Speaker
Description
Protons and neutrons within atomic nuclei undergo intense, fleeting encounters driven by the strong, short-distance component of the nuclear force. These interactions generate close-proximity pairs known as short-range correlations (SRCs), which represent a fundamental yet poorly understood aspect of nuclear structure. While the properties of SRCs have been extensively characterized in cold nuclear matter, our understanding of their behavior under extreme high temperature conditions remains largely unexplored. Here, we introduce correlated nucleon configurations into relativistic heavy-ion collisions, treating quark–gluon plasma (QGP), a state of matter believed to have existed microseconds after the Big Bang, as a diagnostic tool. Our results show that these correlations induce substantial modifications to event-by-event geometry, which are quantitatively identified through higher-order moments of the transverse profile.

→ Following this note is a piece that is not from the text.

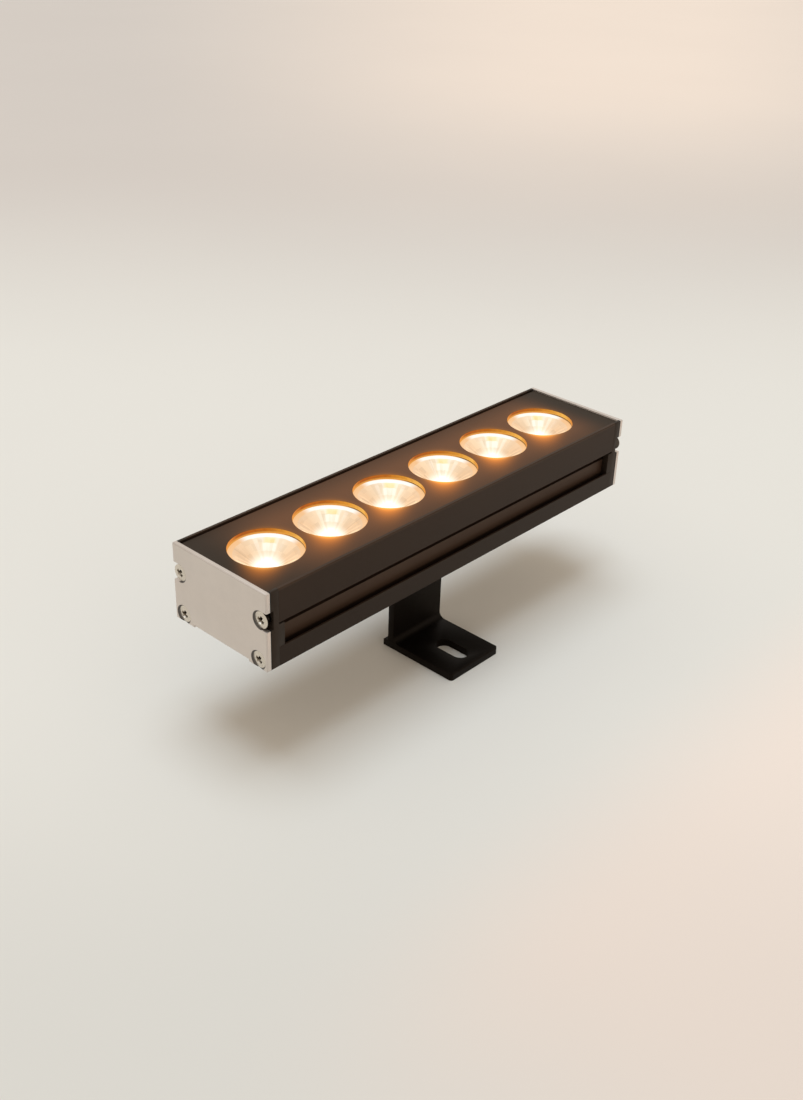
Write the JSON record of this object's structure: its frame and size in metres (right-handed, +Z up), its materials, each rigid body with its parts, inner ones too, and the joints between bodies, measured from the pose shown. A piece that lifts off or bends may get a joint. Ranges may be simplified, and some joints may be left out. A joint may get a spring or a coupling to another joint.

Most significantly, the magnitude of SRCs exhibits a linear scaling with both nucleon number and average nuclear density, providing a striking and independent evidence for the scaling law in deep inelastic electron-scattering. By linking microscopic short-range configurations to the macroscopic QGP matter, these fndings reveal a universal emergence of short-range structural effects across vastly different energy scales from low energy electron-scattering to relativistic heavy-ion collisions.